Did you know that how fast you walk is a good predictor of your state of health? It’s true, walking speed (basically, the distance you can cover in a period of time) is a good indicator  of how well you are aging. Studies show the slower you walk, the more future concerns you will have with blood pressure, cholesterol and body fat levels that correlate strongly with age related diseases.

Walking speeds predicts dependency, mortality and institutionalization in people over 70. The number of steps you take per minute determines how quickly you get where you are going.  The average steps among adults are 117 steps per minute.  As the years pass by, people actually shorten their step length, which dramatically increases the risk of falling, lengthening the time to cover the same distance.

While we can’t stop the years passing, we can slow down the aging of our bodies and regain lost strength, balance and speed.  High intensity training is the principal key in “speeding up to slow down aging!” For many people, this might sound too hard or scary to try at “my age.” However, it could be accomplished simply by walking almost as fast as possible, followed by a slow recovery walk.

First, why do our bodies slow down through the years? The aging slow down is caused physiologically by the loss of a little muscle mass each year after 25. By 70, the total loss can be close to 30%. The loss of strength is directly tied to the loss of speed. Basically, a person can’t move fast without being strong.

When there is an absence of training and an inadequate diet, the key hormone levels of testosterone and growth hormone are lower.
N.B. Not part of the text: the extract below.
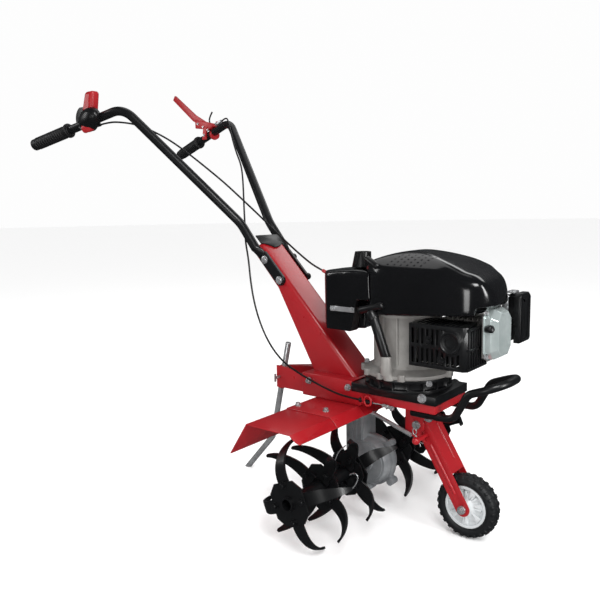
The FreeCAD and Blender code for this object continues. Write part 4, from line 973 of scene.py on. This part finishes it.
# %% Clutch lever
blade = copy_of("clutch_lever", "clutch_blade")
only(blade)
bpy.ops.object.mode_set(mode="EDIT")
bpy.ops.mesh.select_all(action="SELECT")
bpy.ops.mesh.bisect(plane_co=place(-810, 232, 1034), plane_no=(-0.2287, 0, 0.9735), clear_inner=True,
                    use_fill=True)
close_up()
ease(blade, 1.2, 32, 2)
cheek = block("clutch_cheek", (-878, 221, 1046), (-806, 233, 1076))
pick(cheek, facing(AHEAD))
bpy.ops.transform.translate(value=(0.022, 0, -0.017))
bpy.ops.transform.resize(value=(1.0, 1.0, 0.7))
close_up()
leg = slid(block("clutch_leg", (-842, 218, 1005), (-824, 226, 1046)), UP, (8, 0, 0))
band = ease(round_bar("clutch_band", (-796, 231, 1018), (-786, 229, 1020), 17.5, 32), 1.0)
clutch = joined("clutch_blade", [blade, ease(cheek, 3.0, 30, 3), ease(leg, 2.0, 30, 3), band])
done(clutch, "frame", "red_plastic", "clutch_lever")
screws("clutch_rivets", [((-862, 220.6, 1060), RIGHT, 6), ((-836, 220.6, 1047), RIGHT, 6),
                         ((-813, 220.6, 1036), RIGHT, 6), ((-831, 217.6, 1019), RIGHT, 7)], "frame")
wire("safety_catch", [(-805, 236, 1096), (-815, 236, 1084), (-822, 236, 1070), (-812, 234, 1050),
                      (-806, 232, 1036)], 2.6, "frame", "black_plastic")
adjuster = round_bar("cable_adjuster", (-774, 221.5, 1050), (-745, 221, 1058), 6.5, 6)
stepped(adjuster, (29, 0, 8), (1.5, 2))
done(ease(adjuster, 0.7), "frame", "zinc")

# %% [markdown]
# ## The column's fasteners
# Plastic knobs close the handle bolts on the left, and large bright washers show on the right. The wheel's
# axle and the drag stake have their form already, so all four are eased copies. The thumb screw that clamps
# the stake is a stem with two wings, made from one block whose ends lean back.

# %% Knobs, washers, axle, stake and thumb screw
eased("handle_knobs", "clamp_knobs", 2.0, "frame", "black_plastic", 3)
eased("handle_bolts", "clamp_bolts", 0.6, "frame", "zinc", 2)
eased("wheel_bolt", "wheel_axle", 1.4, "wheel_arm", "zinc", 3)
eased("drag_stake", "stake_bar", 0.8, "stake", "zinc", 2)
stem = round_bar("thumb_screw", (-301.5, -13, 299.3), (-301.5, -27, 299.3), 4.0, 20)
wings = block("thumb_wings", (-303.5, -30, 288), (-299.5, -24, 311))
for end in (1, -1):
    slid(wings, (0, 0, end), (0, -4, 0))
done(joined("thumb_screw", [ease(stem, 0.6), ease(wings, 1.2, 30, 3)]), "frame", "zinc")

# %% [markdown]
# ## The studio
# The machine stands on a plain pale floor that runs far beyond it, so that no edge shows. A disc is enough,
# because a smooth floor has no form of its own.

# %% Floor
WHITE = 0.985
bpy.ops.mesh.primitive_circle_add(vertices=96, radius=40.0, fill_type="NGON", location=(0.0, 0.0, 0.0))
floor = bpy.context.object
floor.name = "floor"
floor_finish = bpy.data.materials.new("floor_finish")
floor_finish.use_nodes = True
floor_shader = floor_finish.node_tree.nodes["Principled BSDF"]
floor_shader.inputs["Base Color"].default_value = (WHITE, WHITE, WHITE, 1.0)
floor_shader.inputs["Roughness"].default_value = 0.9
floor_shader.inputs["Specular IOR Level"].default_value = 0.1
floor.data.materials.append(floor_finish)
floor.visible_glossy = False
print("floor laid")

# %% [markdown]
# The surround is white too, but a glossy black hood would mirror it and turn grey. So reflections see a much
# dimmer sky than everything else does, and they don't see the floor.

# %% Surround
world = bpy.data.worlds.new("studio")
bpy.context.scene.world = world
world.use_nodes = True
surround = world.node_tree.nodes["Background"]
surround.inputs["Color"].default_value = (1.0, 1.0, 1.0, 1.0)
surround.inputs["Strength"].default_value = WHITE
dim = world.node_tree.nodes.new("ShaderNodeBackground")
dim.inputs["Color"].default_value = (0.9, 0.95, 1.0, 1.0)
dim.inputs["Strength"].default_value = 0.055
either = world.node_tree.nodes.new("ShaderNodeMixShader")
ray = world.node_tree.nodes.new("ShaderNodeLightPath")
world.node_tree.links.new(ray.outputs["Is Glossy Ray"], either.inputs["Fac"])
world.node_tree.links.new(surround.outputs["Background"], either.inputs[1])
world.node_tree.links.new(dim.outputs["Background"], either.inputs[2])
world.node_tree.links.new(either.outputs["Shader"], world.node_tree.nodes["World Output"].inputs["Surface"])
print("surround lit")

# %% [markdown]
# Long clean highlights on black plastic come from large soft lights. Area lights are used rather than lamps,
# because their size sets how soft a shadow's edge is and how wide a highlight is.


# %% Lights
def soft_light(name, spot, target, wide, high, watts):
    """A rectangular light at a spot, turned to face a target, both in metres."""
    data = bpy.data.lights.new(name, "AREA")
    data.shape = "RECTANGLE"
    data.size = wide
    data.size_y = high
    data.energy = watts
    light = bpy.data.objects.new(name, data)
    bpy.context.scene.collection.objects.link(light)
    light.location = spot
    light.rotation_euler = (Vector(target) - Vector(spot)).to_track_quat("-Z", "Y").to_euler()


MIDDLE = (0.0, 0.0, 0.5)
bpy.context.scene.view_settings.view_transform = "Standard"
soft_light("key", (1.9, -1.6, 2.4), MIDDLE, 0.9, 1.3, 45)
soft_light("front_strip", (3.0, -0.4, 1.2), MIDDLE, 0.5, 1.6, 38)
soft_light("left_fill", (-2.6, -1.8, 1.8), MIDDLE, 0.5, 1.6, 12)
soft_light("front_card", (0.72, -3.0, 0.42), (0.55, 0.0, 0.56), 1.0, 0.55, 11)
soft_light("top_soft", (-0.9, 0.9, 3.2), MIDDLE, 2.2, 2.2, 13)
soft_light("rear_rim", (0.2, 2.6, 2.6), MIDDLE, 2.2, 0.8, 12)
Both of these hormones help with recovery from physical work and support muscle strength and growth.  Adding intensity will raise hormone levels, as well as train the fast muscle fibers which boost power and speed.
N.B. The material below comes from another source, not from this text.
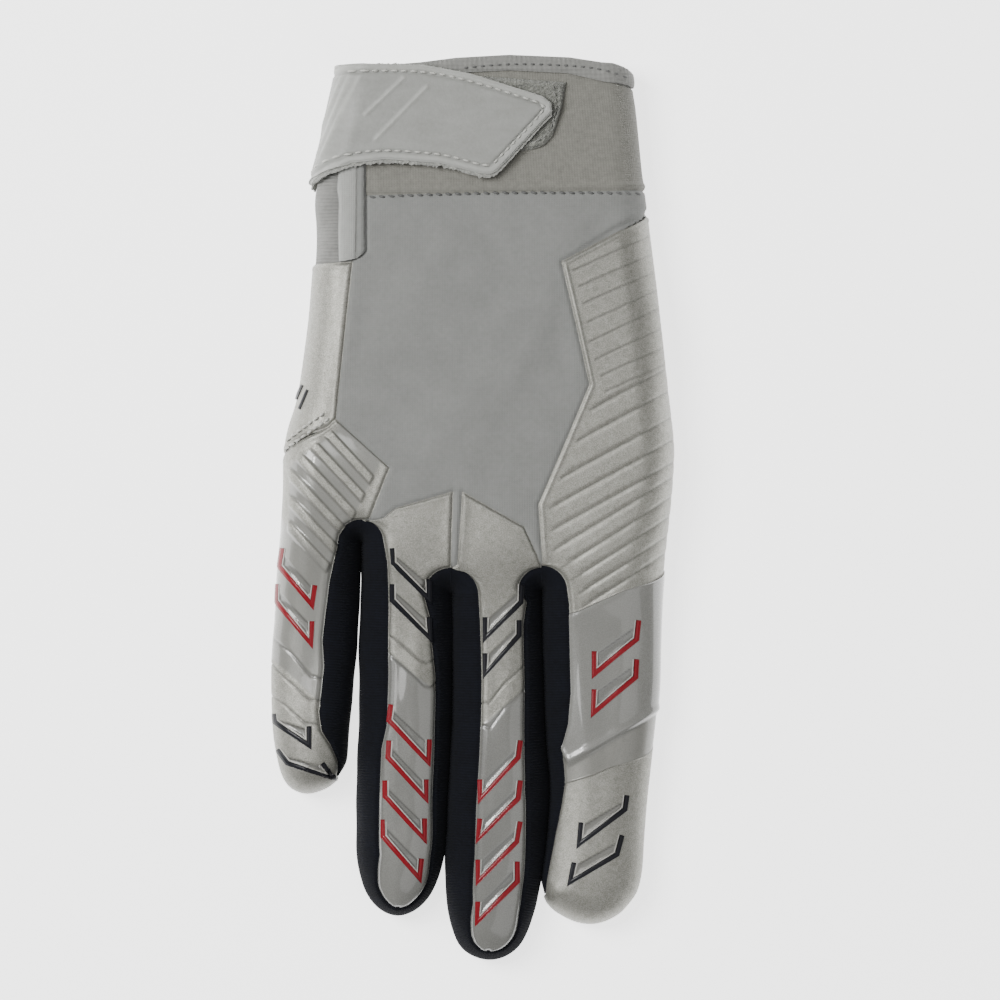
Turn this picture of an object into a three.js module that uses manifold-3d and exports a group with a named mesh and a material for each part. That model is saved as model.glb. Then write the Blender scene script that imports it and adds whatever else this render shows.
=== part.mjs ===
// A right-hand football receiver glove, lying palm down with its thumb folded under the palm.
// Millimetres. +X points to the index side, +Y to the cuff and +Z up. The floor is z = 0.

import * as THREE from "three";
import { mergeVertices } from "three/addons/utils/BufferGeometryUtils.js";
import Module from "manifold-3d";

// Driving dimensions

const gloveLength = 230;
const handWidth = 103;
const palmHeight = 18;
const fingerHeight = 14;
const fingertipHeight = 12.4;
const cuffHeight = 14.6;
const equatorHeight = 5.4;
const wall = 1.1;
const seamGap = 0.3;
const edgeRadius = 9;
const underEdgeRadius = 5;
const underSeamAngle = 55;
const crownDrop = 1.6;
const knuckleRise = 0.9;
const knuckleSpread = 11;

const ribHeight = 0.5;
const grooveDepth = 0.3;

const thumbLength = 68;
const thumbBaseWidth = 26;
const thumbTipWidth = 21;
const thumbHeight = 6.8;
const thumbHoleRadius = 8.5;
const thumbClearance = 0.3;
const thumbFall = 14;

const bindingThickness = 1.9;
const bindingProud = 0.5;
const gussetRecess = 0.4;
const ventBindingProud = 0.3;
const pipingProud = 0.9;
const patchThickness = 1.2;
const strapThickness = 1.3;
const strapUnderAngle = 35;

// The pattern grid

// Points of the pattern are given on a grid with x to the right and y down. The hand is gridWidth
// units wide and the glove gridLength units long, so each unit is a share of those two sizes.
const gridWidth = 405;
const gridLength = 903;
const gridMiddle = { x: 472.5, y: 506.5 };

const unitX = handWidth / gridWidth;
const unitY = gloveLength / gridLength;

function at(x, y) {
  return new THREE.Vector2((x - gridMiddle.x) * unitX, (gridMiddle.y - y) * unitY);
}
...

Here is an example of a high intensity workout for people over 50.  After a warm up walk, speed walk as fast as possible for 10 seconds, followed by walking slowly for 60 seconds. Just repeat this cycle 7 more times. Perform this workout once a week without fail. It’s easy, portable and less than 15 minutes.

Additionally, focus on taking a little longer stride that can be accomplished by walking uphill or on a treadmill incline for a few minutes daily, slowly increasing your time. Remember, you need a longer step length, not more steps per minute.

Be sure to have a fitness assessment before embarking on your “speed journey” to ensure all is well and safe for you to work much harder for a short period of time. High intensity training will mean something different for each person with exercise choices ranging from stand ups/sit downs on a chair to speed sprinting on a track.  Check with a professional to see the best place for you to start!